46		root.queue(addr, s, lifo)
47		goparkunlock(&root.lock, waitReasonSemacquire, traceEvGoBlockSync, 4+skipframes)
48		if s.ticket != 0 || cansemacquire(addr) {
49			break
50		}
51	}
52	if s.releasetime > 0 {
53		blockevent(s.releasetime-t0, 3+skipframes)
54	}
55	releaseSudog(s)
56}

这里信号量获取操作简单来说就是把自己丢进等待队列，然后等待被唤起。

我们继续看看 Unlock 是怎么实现的。

Unlock

Unlock 的源代码相较于Lock就简单很多，首先看到 Fast path，就是去除锁的标志位，看是否已解锁。

 1// Unlock unlocks m.
 2// It is a run-time error if m is not locked on entry to Unlock.
 3//
 4// A locked Mutex is not associated with a particular goroutine.
 5// It is allowed for one goroutine to lock a Mutex and then
 6// arrange for another goroutine to unlock it.
 7func (m *Mutex) Unlock() {
 8	if race.Enabled {
 9		_ = m.state
10		race.Release(unsafe.Pointer(m))
11	}
12
13	// Fast path: drop lock bit.
14    // 如果waiter数量为0，三个标志位去除locked后也为0，那么可以解锁了。
15	new := atomic.AddInt32(&m.state, -mutexLocked)
16	if new != 0 {
17		// Outlined slow path to allow inlining the fast path.
18		// To hide unlockSlow during tracing we skip one extra frame when tracing GoUnblock.
19		m.unlockSlow(new)
20	}
21}

我们继续看看 unlockSlow 的源代码。

 1func (m *Mutex) unlockSlow(new int32) {
 2	if (new+mutexLocked)&mutexLocked == 0 {
 3		throw("sync: unlock of unlocked mutex")
 4	}
 5
 6	if new&mutexStarving == 0 {
 7		// 如果不是饥饿模式
 8		old := new
 9		for {
10			// If there are no waiters or a goroutine has already
11			// been woken or grabbed the lock, no need to wake anyone.
12			// In starvation mode ownership is directly handed off from unlocking
13			// goroutine to the next waiter.

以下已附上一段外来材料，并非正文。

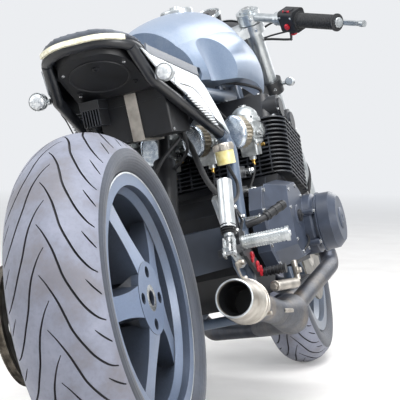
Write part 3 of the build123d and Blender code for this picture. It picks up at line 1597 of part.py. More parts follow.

We are not part of this chain,
14			// since we did not observe mutexStarving when we unlocked the mutex above.
15			// So get off the way.
16			// 如果waiter数量为0，锁的三个标志位任一非0，直接返回
17			if old>>mutexWaiterShift == 0 || old&(mutexLocked|mutexWoken|mutexStarving) != 0 {
18				return
19			}
20
21			// Grab the right to wake someone.
22			// 尝试将锁更新为woken状态，如果成功了，就通过信号量去唤醒goroutine。
23			new = (old - 1<<mutexWaiterShift) | mutexWoken
24			if atomic.CompareAndSwapInt32(&m.state, old, new) {
25				runtime_Semrelease(&m.sema, false, 1)
26				return
27			}
28			old = m.state
29		}
30	} else {
31		// Starving mode: handoff mutex ownership to the next waiter, and yield
32		// our time slice so that the next waiter can start to run immediately.
33		// Note: mutexLocked is not set, the waiter will set it after wakeup.
34		// But mutex is still considered locked if mutexStarving is set,
35		// so new coming goroutines won't acquire it.
36		// 饥饿模式直接手把手交接锁的控制权
37		runtime_Semrelease(&m.sema, true, 1)
38	}
39}

到这里我们已经大概清楚 Mutex 加锁与解锁的过程。

在这个过程中，经过分析和推理，我们可以断定：

sema是信号量状态标志。

state被被切分为4块，每块分别有不同的作用，如下表：

31-3位	2位	1位	0位
Waiter的数量	Starving状态	Woken状态	Locked状态

总结

通过源码分析，我们了解到Mutex的内部实现非常的巧妙。Go的作者为了保证性能与公平思考的非常多，但是这并不是银弹，在实际开发中我们不能肆无忌惮的使用互斥锁，尤其是一些对性能要求较高的场景和业务。在设计程序时，我们应当使用恰当的锁（比如读写锁），并尽量降低锁的颗粒度避免频繁互斥，或者使用一些无锁的方案。